**THE EXERCISE**:
The answer is a single number: how many lines hold the string "from".

**PROVIDED MATERIAL**:
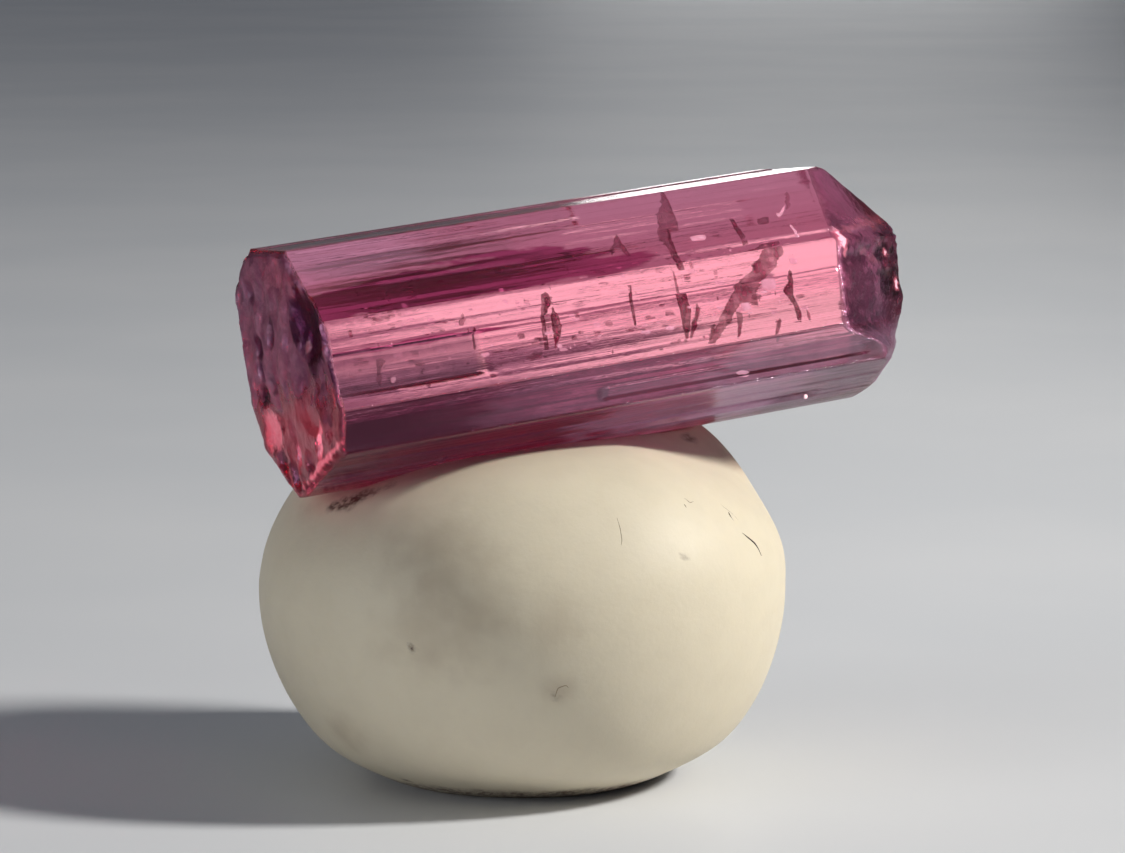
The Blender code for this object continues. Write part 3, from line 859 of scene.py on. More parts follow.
def to_rim(points):
    """How far inside the prism's nearest face each point of the section is."""
    return (FACE_DISTANCES - points @ FACE_NORMALS.T).min(axis=1)


def smoothstep(value):
    value = np.clip(value, 0.0, 1.0)
    return value * value * (3.0 - 2.0 * value)


def noise_at(points, size, seed, octaves=3):
    """Fractal noise from about -1 to 1 at each point, with lumps of this size."""
    shift = Vector((seed * 7.31, seed * 3.17, seed * 5.71))
    return np.array(
        [noise.fractal(Vector(p) / size + shift, 0.8, 2.0, octaves) for p in points]
    )


# ---------------------------------------------------------------- the crystal's relief


def ledge_profiles():
    """For each prism face, places across it and how deep its ledges lie there."""
    chance = random.Random(LEDGE_SEED)
    profiles = []
    for k in range(len(PRISM_FACES)):
        length = float(np.linalg.norm(corner(k) - corner(k - 1)))
        ledges = max(1, round(length / LEDGE_PITCH))
        places, depths, depth = [0.0], [0.0], 0.0
        for i in range(1, ledges):
            place = length * (i + chance.uniform(-LEDGE_JITTER, LEDGE_JITTER)) / ledges
            next_depth = chance.uniform(0.0, LEDGE_DEPTH)
            places += [place - LEDGE_SLOPE, place + LEDGE_SLOPE]
            depths += [depth, next_depth]
            depth = next_depth
        places += [length - LEDGE_SLOPE, length]
        depths += [depth, 0.0]
        profiles.append((length, places, depths))
    return profiles


def missing_plates(face, length, across, along):
    """How deep the missing plates lie, and how dull, over a face's grid of places."""
    deep, dull = np.zeros((2, *np.broadcast(across, along).shape))
    for number, start, long, middle, width, depth, dullness in SIDE_PLATES:
        if number != face:
            continue
        aside = np.abs(across - (length / 2 + middle)) - width / 2
        beyond = np.maximum(start - along, along - (start + long))
        inside = smoothstep(0.5 - aside / PLATE_SIDE_SLOPE)
        inside = inside * smoothstep(0.5 - beyond / PLATE_END_SLOPE)
        deep = np.maximum(deep, depth * inside)
        dull = np.maximum(dull, dullness * inside)
    return deep, dull


def side_tones(face, length, across, along):
    """How dull the stone is, and its painted shade and painted sheen, over a face's grid of
    places.
    """
    shape = np.broadcast(across, along).shape
    tones = np.zeros((3, *shape))
    places = np.stack(np.broadcast_arrays(along * TONE_DRAWN, across, face), axis=-1)
    ragged = TONE_RAGGED_SHARE * noise_at(places.reshape(-1, 3), *TONE_RAGGED).reshape(shape)
    for number, middle, aside, half_length, half_width, *strengths in SIDE_TONES:
        if number != face:
            continue
        over = (across - length / 2 - aside) / half_width
        away = np.hypot((along - middle) / half_length, over)
        near = smoothstep((TONE_REACH - away - ragged) / TONE_FADE)
        tones = np.maximum(tones, np.multiply.outer(strengths, near))
    return tones


def facet_height(facet, points):
    way, slope, height = facet
    return height - math.tan(math.radians(slope)) * (points @ direction(way))


def cells(points, size, seed):
    """Distances from each point to its nearest two cell centres, and its cell's own value."""
    shift = Vector((seed * 3.3, seed * 1.7, seed * 2.9))
    found = [noise.voronoi(Vector((p[0], p[1], 0.0)) / size + shift) for p in points]
    return np.array([(*far[:2], noise.cell(near[0] * 9.0)) for far, near in found])


def hollows(points, size, seed, depth):
    """How deep small shell-like hollows lie, each deepest at its cell's centre."""
    return depth * (1.0 - cells(points, size, seed)[:, 0] ** 2 * CELL_CURVE)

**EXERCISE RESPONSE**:
3